Bu nedenle İslam felsefesinin kurucusu sayılmış,aynı zamanda kendisine Aristoteles’ten sonra gelen ikinci öğretmen anlamında “hace-i sani” unvanı verilmiştir.
Bunun dışında onun siyaset sosyolojisi ile ilgili olarak yazdığı Erdemli Şehir adlı eseri de ününü artırmıştır.
Farabi, bu kitabında faziletli bir devletin ve onun başkanının nasıl olması,ne gibi nitelikler taşıması gerektiği üzerinde durmuştu. Nihayet onun bir bilim sınıflaması yapması ve bu arada müziği bir bilim dalı olarak ele alıp değerlendirmesi de belirtilmeye değer.(Ş. Turan, Türk Kültür Tarihi, s: 164)Farabi (872-950),İslam uygarlığında siyaset felsefesinin kurucusudur.
Siyaset felsefesi ile ilgili temel düşüncelerini “Fusul al-Madani”, “ Medine-i Fadıla”(Erdemli Şehir) ve “ Kitab es-Siyaset” başlıklı eserlerinde ortaya koymuştu.
Erdemli Şehir adlı yapıtında Eflatun’un ‘Cumhuriyet’inden yararlandığı anlaşılıyor. Doğu felsefesi ile eski Yunan felsefesini birleştirmeye, uzlaştırmaya çalıştı.

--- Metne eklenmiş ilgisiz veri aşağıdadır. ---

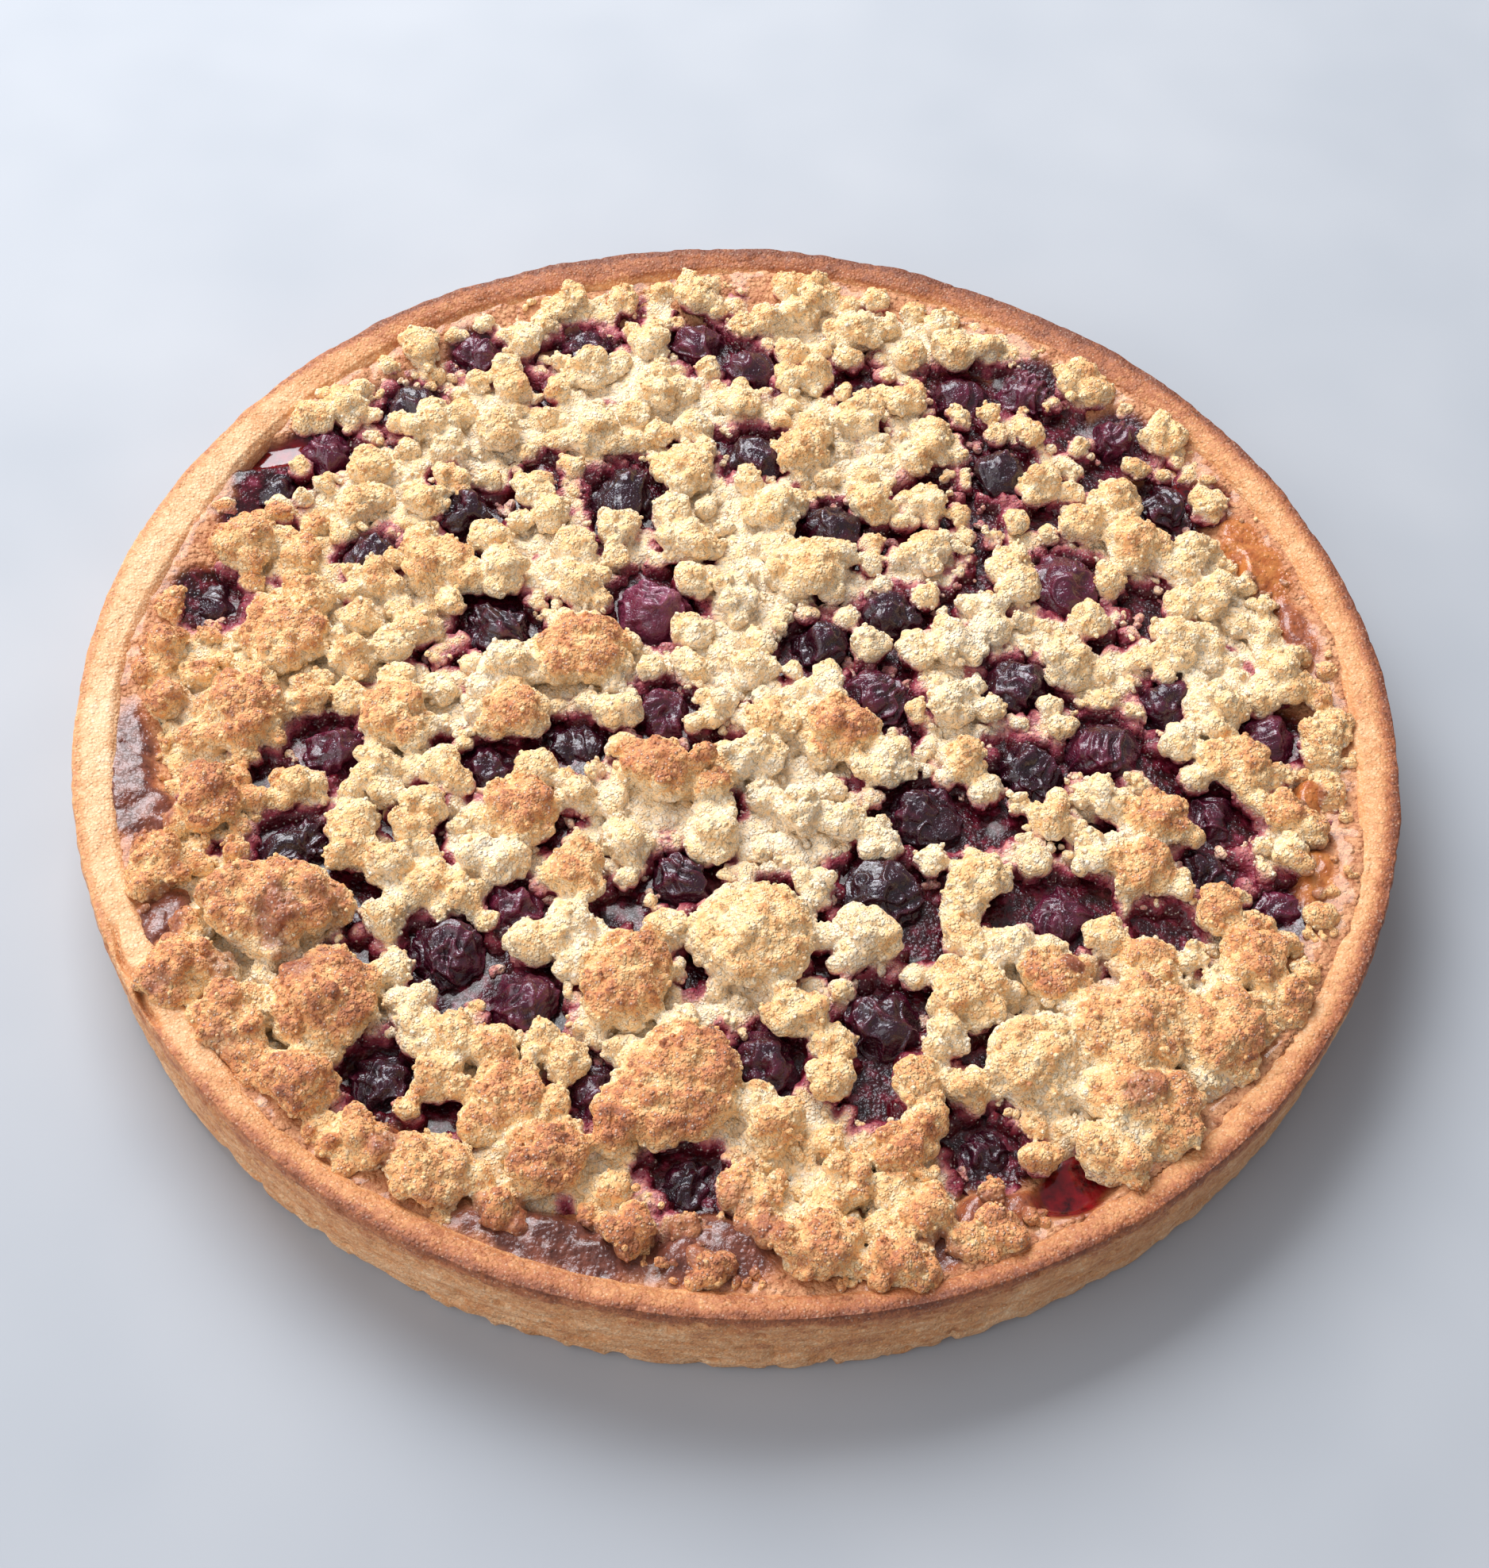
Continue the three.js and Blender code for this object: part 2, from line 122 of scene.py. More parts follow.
# Baked custard that has run over the topping: x, y, length, width, turn, level, amber (0 to 1).
CUSTARD_RUNS = [
    (-107, -24, 36, 9, 101, 19.6, 0.1), (-101, -31, 11, 6, 110, 19.4, 0.2),
    (-96, -54, 17, 8, 68, 20.6, 0.2), (-54, -92, 10, 6, 40, 20.2, 0.25),
    (-25, -107, 34, 11, 167, 20.4, 0.08), (2, -107, 24, 13, 0, 20.6, 0.12),
    (33, -106, 18, 8, 17, 20.0, 0.15), (46, -97, 20, 8, 22, 20.0, 0.4),
    (103, -12, 11, 6, 82, 20.0, 0.7), (103, -28, 13, 6, 75, 20.0, 0.75),
    (97, 45, 24, 9, 115, 20.4, 0.7), (104, 28, 16, 6, 105, 20.0, 0.4),
]  # fmt: skip

# Clear red jelly between crumbs and along the wall: x, y, length, width, turn.
JELLIES = [
    (60, -90, 20, 11, 38), (-97, 54, 29, 7, 24), (87, 62, 15, 5, 170), (-71, 73, 8, 6, 40),
    (-3, 89, 9, 6, 150), (40, 88, 8, 5, 10),
]  # fmt: skip

# Brown glossy spots on top of clumps: x, y, radius, strength.
GLAZED_SPOTS = [
    (-76, -55, 6, 0.7), (-71, -63, 5, 0.6), (-84, -62, 4, 0.6), (-93, -68, 3, 0.6),
    (-81, -78, 4, 0.5), (-95, -55, 5, 0.9), (70, -76, 5, 0.6), (59, -52, 3, 0.9),
    (63, -53, 6, 0.4), (4, -99, 5, 0.5), (-68, -50, 5, 0.5), (-100, -8, 5, 0.4),
    (-97, -22, 5, 0.4), (10, -104, 5, 0.5), (-52, -94, 4, 0.7),
]  # fmt: skip


# ---- Numbers: noise and smooth steps ----


def smooth(low, high, value):
    """0 below low, 1 above high, and a smooth step between them."""
    t = np.clip((value - low) / (high - low), 0.0, 1.0)
    return t * t * (3.0 - 2.0 * t)


def hashed(x, y, z, seed):
    """A repeatable number from 0 to 1 for each whole-numbered place."""
    h = (x * 374761393 + y * 668265263 + z * 1440662683 + seed * 1274126177) & 0xFFFFFFFF
    h = ((h ^ (h >> 13)) * 1274126177) & 0xFFFFFFFF
    h = ((h ^ (h >> 16)) * 668265263) & 0xFFFFFFFF
    return ((h ^ (h >> 15)) & 0xFFFFFFFF) / 4294967295.0


def cloud(points, size, seed, octaves=1):
    """Smooth noise from -1 to 1 whose blobs are about size wide."""
    total = np.zeros(len(points))
    for octave in range(octaves):
        scaled = points / size * 2.0**octave
        base = np.floor(scaled).astype(np.int64)
        part = scaled - base
        part = part * part * (3.0 - 2.0 * part)
        value = np.zeros(len(points))
        for corner in range(8):
            step = np.array([corner & 1, corner >> 1 & 1, corner >> 2 & 1])
            share = np.where(step, part, 1.0 - part).prod(1)
            value += share * hashed(*(base + step).T, seed + 17 * octave)
        total += (2.0 * value - 1.0) * 0.5**octave
    return total / (2.0 - 2.0 ** (1 - octaves))


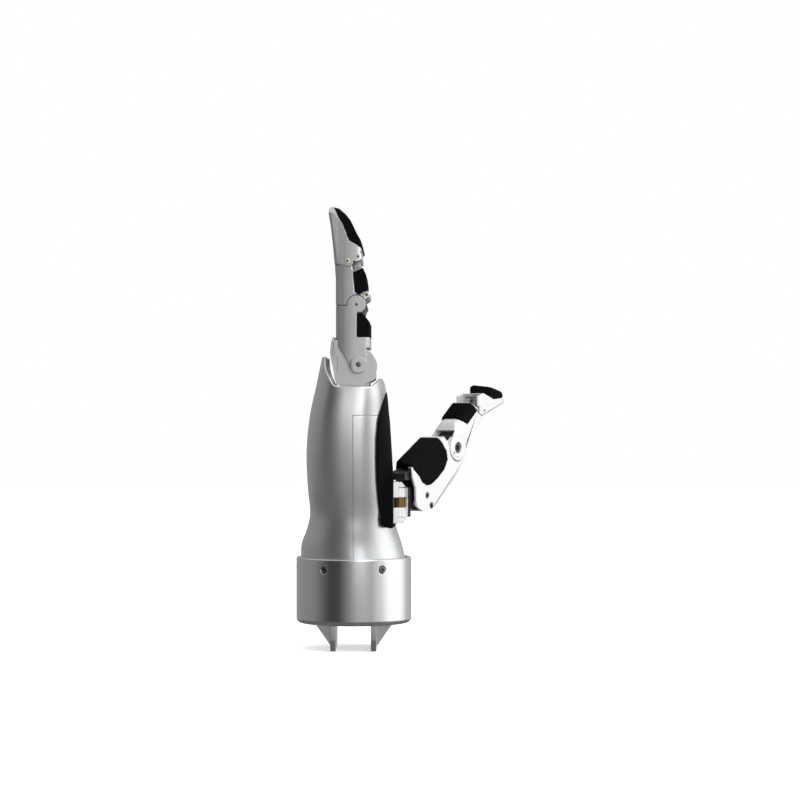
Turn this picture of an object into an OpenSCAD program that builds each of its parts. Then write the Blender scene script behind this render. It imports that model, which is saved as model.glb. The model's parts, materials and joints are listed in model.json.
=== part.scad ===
// Left dexterous robot hand, wrist collar to fingertips. Millimetres, +Z along the fingers,
// palm facing +X, index finger on the -Y side. Origin: centre of the collar's underside.

/* [Wrist] */
// Outer diameter of the wrist collar
collar_d = 70; // [66:0.5:76]
// Height of the wrist collar
collar_h = 40; // [38:0.5:46]
// Wall of the wrist collar
collar_wall = 2.6; // [2:0.1:3.4]
// Thickness of the collar's floor
collar_floor = 8; // [6:0.5:12]
// Distance of the radial screws below the collar's rim
screw_drop = 6.4; // [5:0.2:8]
// Head diameter of the radial screws
screw_head_d = 4; // [3:0.1:4.6]
// Number of radial screws
screw_count = 6; // [3:1:8]
// Bolt circle on the collar's underside
mount_circle = 50; // [44:1:54]
// Diameter of the four mounting bores
mount_bore = 4.3; // [3:0.1:5]
// Depth of the four mounting bores
mount_depth = 8; // [5:0.5:8]
// Clear gap between the two mounting plates
plate_gap = 21.2; // [16:0.2:26]
// Thickness of a mounting plate
plate_t = 3.2; // [2:0.1:5]
// Width of a mounting plate
plate_w = 56; // [40:1:60]
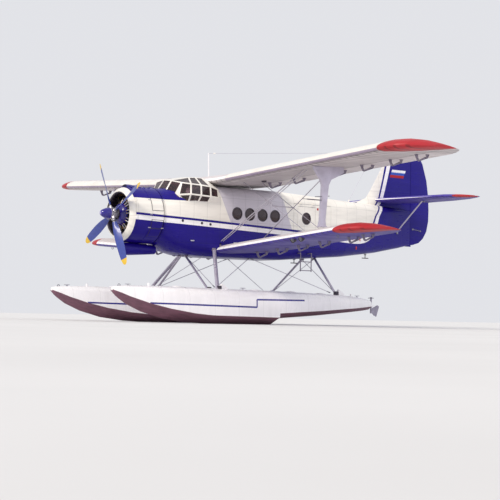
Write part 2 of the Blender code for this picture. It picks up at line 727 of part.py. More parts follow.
def build_engine():
    """Cowling, radial engine, oil cooler and exhaust."""
    lip = 0.05
    cowl_profile = [
        (COWL_BACK, COWL_RADIUS), (1.25, COWL_RADIUS), (0.85, COWL_RADIUS - 0.015),
        (0.68, COWL_RADIUS - 0.06), (COWL_FRONT + 0.015, COWL_RADIUS - 0.12), (COWL_FRONT, COWL_RADIUS - 0.17),
        (COWL_FRONT + 0.02, COWL_RADIUS - 0.21), (COWL_FRONT + 0.10, COWL_RADIUS - 0.20),
        (0.84, COWL_RADIUS - lip - 0.04), (1.25, COWL_RADIUS - COWL_WALL), (COWL_BACK, COWL_RADIUS - COWL_WALL),
    ]
    cowling = place("cowling", turned(cowl_profile, 40), PAINTS["cream"])

    case_profile = [
        (COWL_FRONT, 0.0), (COWL_FRONT, 0.15), (0.74, 0.19), (0.86, 0.30), (1.22, 0.33), (1.40, 0.40),
        (FIREWALL - SEAT_GAP, 0.40), (FIREWALL - SEAT_GAP, 0.0),
    ]
    engine = place("engine", turned(case_profile, 26), PAINTS["engine"])
    for number in range(CYLINDER_COUNT):
        angle = math.tau * number / CYLINDER_COUNT
        out = Vector((0, math.sin(angle), math.cos(angle)))
        centre = at(1.04, 0, 0)
        barrel = rod(centre + out * 0.24, centre + out * 0.60, 0.092, 12)
        join(engine, helper(f"cylinder_{number}", barrel))
        head = rod(centre + out * 0.54, centre + out * ENGINE_RADIUS, 0.130, 8)
        join(engine, helper(f"cylinder_head_{number}", head))
    for number, angle in enumerate((45, 135, 225, 315)):
        out = Vector((0, math.sin(math.radians(angle)), math.cos(math.radians(angle))))
        start = at(1.60, 0, 0) + out * 0.3
        arm = rod(start, at(1.60, 0, 0) + out * (COWL_RADIUS - COWL_WALL - SEAT_GAP - 0.003), 0.03, 6)
        join(engine, helper(f"engine_mount_{number}", arm))

    level = -0.985
    cooler_profile = [
        (0.98, OIL_COOLER_RADIUS), (0.76, OIL_COOLER_RADIUS), (0.72, OIL_COOLER_RADIUS - 0.015),
        (0.74, OIL_COOLER_RADIUS - 0.035), (0.92, OIL_COOLER_RADIUS - 0.03), (0.92, 0.0),
        (1.85, 0.0), (1.85, OIL_COOLER_RADIUS - 0.06),
    ]
    cooler = place("oil_cooler", turned(cooler_profile, 20, level), PAINTS["blue"])
    outside = helper("cooler_seat_cutter", tube(FUSELAGE_ROWS, SEAT_GAP))
    cowl_line = [(0.55, 0.0), (0.55, COWL_RADIUS - 0.02), (0.85, COWL_RADIUS), (1.75, COWL_RADIUS + SEAT_GAP), (1.75, 0.0)]
    cowl_outside = helper("cowl_seat_cutter", turned(cowl_line, 40))
    cut(cooler, outside, cowl_outside)

    start, knee, end = at(1.30, 0.60, -0.56), at(1.62, 0.80, -0.72), at(2.10, 0.90, -0.80)
    exhaust = place("exhaust_pipe", rod(knee, end, 0.075, 12), PAINTS["steel"])
    join(exhaust, helper("exhaust_elbow", rod(start, knee + (knee - start) * 0.05, 0.068, 12)))
    cut(exhaust, outside, cowl_outside)
    return cowling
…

Siyasal alanda eski Yunan felsefesi,Arap düşüncesine 9. yy’da El-Kindi ile girmişti. Eflatun’un ve Aristo’nun eserlerinin Arapça çevirilerinden yararlanan El-Kindi, devlet yönetimi ile ilgili bir düzine risale yazmıştı.
Bununla birlikte İslam uygarlığında siyaset felsefesinin kurucusu olarak Farabi bilinir.
Farabi, devlet felsefesi ile ilgili temel düşüncelerini “Fusul al-Madani”, “Medine-i Fadıla” ve “ Kitab es-Siyaset” başlıklı eserlerinde ortaya koymuştur. Bu eserlerde, devleti Aristo gibi uzuvcu bir yaklaşımla ele almış ve nasıl insan vücudu belli organlardan oluşuyorsa, çeşitli düzeydeki toplumların da belli organlardan oluşan bir yapıya sahip olduklarını iler sürmüştür.
Farabi bu konuda,Eflatun’un “Cumhuriyet”inden esinlendiği anlaşılan, beş tabakalı bir Erdemli Şehir (”Medine-i Fadıla”) tablosu çizmiştir. Bu siyasal birimin başında bir “filozof-hükümdar” bulunacak, eğer böyle biri yoksa devleti ya bir grup ya da kanun ve gelenekleri iyi bilen biri yönetecektir. Toplumun tabakaları birbirlerine sevgi ile bağlı olacaklar ve toplumun yönetimine “adalet” ilkesi egemen kılınacaktır.
Farabi, devlet hayatı ile ilgili ilkeleri sayarken, ilk olarak “adalet”i belirtmekte ve “ adalet toplum mensuplarının paylaştıkları bütün iyi şeylerin başında gelir” demektedir. Burada “Prenslerin aynası” geleneğini oluşturan, doğu felsefesi ile eski Yunan siyasal düşüncesini birleştiren temel bir ilke ile karşı karşıyayız.
Farabi’nin düşüncesi,kendisinin ölümünden yüzyıllarca sonra bile etkisini sürdürmüş,Osmanlı uleması tarafından da okunan ve sık sık anılan eserlerden biri olmuştur.
Bu etkileme zincirinin en önemli halkalarını, Sasani devlet ilkelerini de Emevi döneminden itibaren özümleyen Arap devletleriyle, Selçuklu devleti teşkil etmiştir. 17. yy’da Katip Çelebi, Keşf-ül-Fünun’(Fenlerin Keşfi)u yazarken Osmanlı medreseleri “ilm-i siyaset” alanında kitaplarla doluydu.